-- START Supplied data --

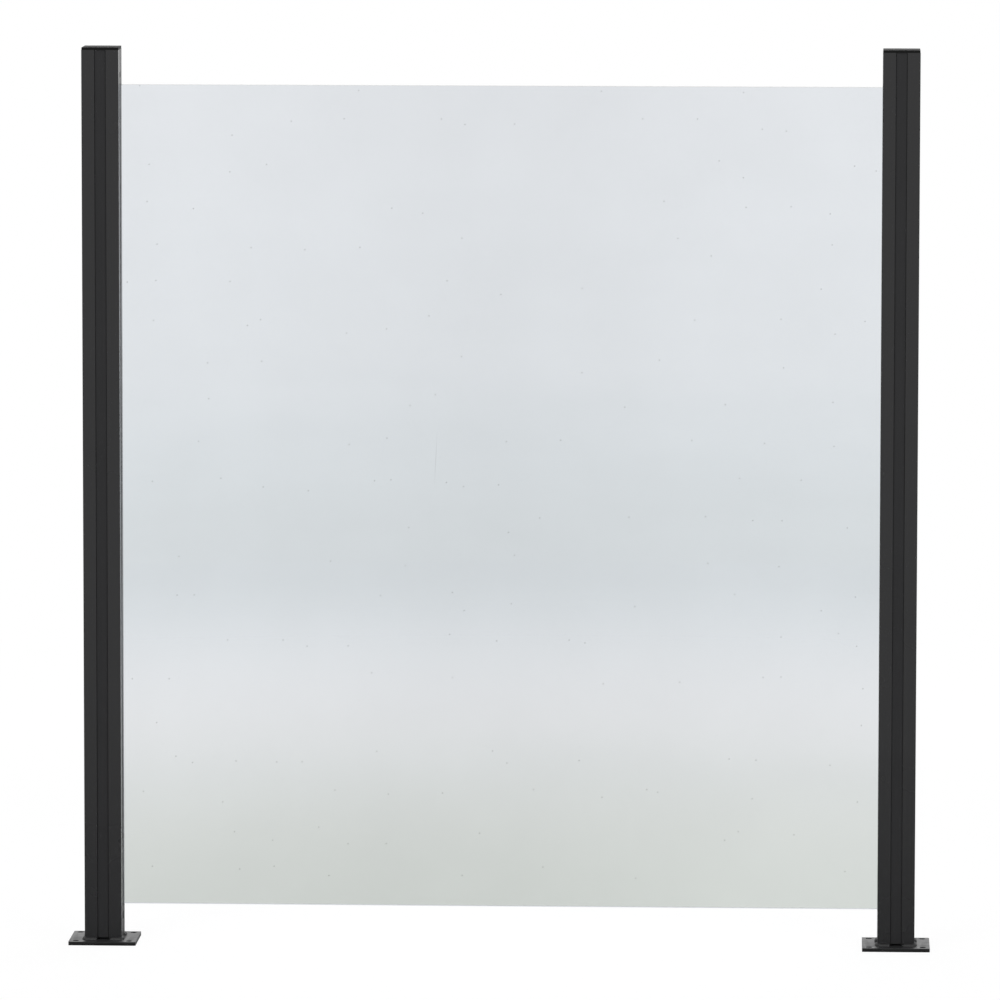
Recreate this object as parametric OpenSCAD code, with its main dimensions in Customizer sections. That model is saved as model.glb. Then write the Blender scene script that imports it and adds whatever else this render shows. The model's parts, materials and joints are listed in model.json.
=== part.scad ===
// One bay of a glass fence: a pane of glass held between two grooved square posts,
// each welded to a base plate. The origin is the centre of the left plate's underside,
// X runs along the fence, Y runs through it and Z is up.

/* [Bay] */
// Height from the ground to the top of the caps
total_h = 1092; // [1080:1:1400]
// Distance between the centres of the two posts
post_spacing = 965; // [500:1:1500]

/* [Post] */
// Side of the square post
post_w = 45; // [44:0.5:48]
// Wall thickness of the extrusion
post_wall = 1.8; // [1.2:0.1:2]
// Radius of the post's outer corners
post_corner_r = 0.8; // [0.4:0.1:2]
// Width of the groove down each side
groove_w = 13.4; // [13:0.1:14]
// Depth of the groove
groove_depth = 14; // [13.6:0.1:14.4]

/* [Glass] */
// Height of the pane
glass_h = 1000; // [500:1:1000]
// Thickness of the pane
glass_t = 6; // [5:0.5:8]
// Height of the pane's lower edge above the ground
glass_lift = 46; // [36:1:55]
// Depth of glass inside each groove
glass_engaged = 12.5; // [10:0.5:13]
// Width of the bevel along the pane's edges
glass_arris = 0.8; // [0.3:0.1:1.5]
// Size of the pane's dubbed corners
glass_corner = 2; // [1:0.5:5]

/* [Base plate] */
// Side of the square base plate
plate_w = 82; // [82:1:140]
// Thickness of the base plate
plate_t = 4.5; // [3:0.5:10]
// Radius of the plate's corners
plate_corner_r = 1.5; // [0.5:0.5:6]
// Distance from the plate's edges to the centres of its holes
hole_margin = 8.5; // [7:0.5:9]
// Diameter of the fixing holes
hole_d = 7.5; // [5:0.5:7.5]
// Leg of the fillet weld at the post's foot
weld_leg = 3.5; // [2:0.5:4]

/* [Cap] */
// Thickness of the cap's top
cap_t = 3.5; // [2:0.5:5]
// How far the cap stands back from the post's faces
cap_inset = 0.3; // [0:0.1:1]
// Length of the pegs that go into the post
cap_peg_h = 10; // [5:1:20]

/* [Strips] */
// Depth of the cover strips below the post's face
cover_recess = 1.6; // [0.5:0.1:2.5]
// Thickness of the cover strips
cover_t = 1.6; // [1:0.1:2.5]
// Length of the cover strips' legs
cover_leg = 6; // [4:0.5:8]
// Height of the drain slots at the foot of the post, where the cover strips end
drain_h = 2.5; // [1:0.5:6]
// Depth of the filler strip above the pane below the post's inner face
filler_recess = 0.2; // [0:0.1:2.5]
// How far the gaskets stand out of the groove
gasket_proud = 0.2; // [0:0.1:1]
// How far the gaskets run past the pane's edges
gasket_overrun = 1.5; // [0:0.5:2.5]

/* [Hidden] */
$fn = 48;

// The post stands on the plate and its faces are half its side from its centre.
face = post_w / 2;
post_foot = plate_t;
post_top = total_h - cap_t;

// Four corner tubes surround a square core, parted by the grooves.
groove_floor = face - groove_depth;
corner_start = groove_w / 2 + post_wall;
corner_tube = face - post_wall - corner_start;
corner_middle = corner_start + corner_tube / 2;
core_void = 2 * (groove_floor - post_wall);
void_corner_r = 0.5;
groove_lip = 0.4;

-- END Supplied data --

Directions: Extract every line above containing the word "that".

Response for this exercise:
Recreate this object as parametric OpenSCAD code, with its main dimensions in Customizer sections. That model is saved as model.glb. Then write the Blender scene script that imports it and adds whatever else this render shows. The model's parts, materials and joints are listed in model.json.
// Length of the pegs that go into the post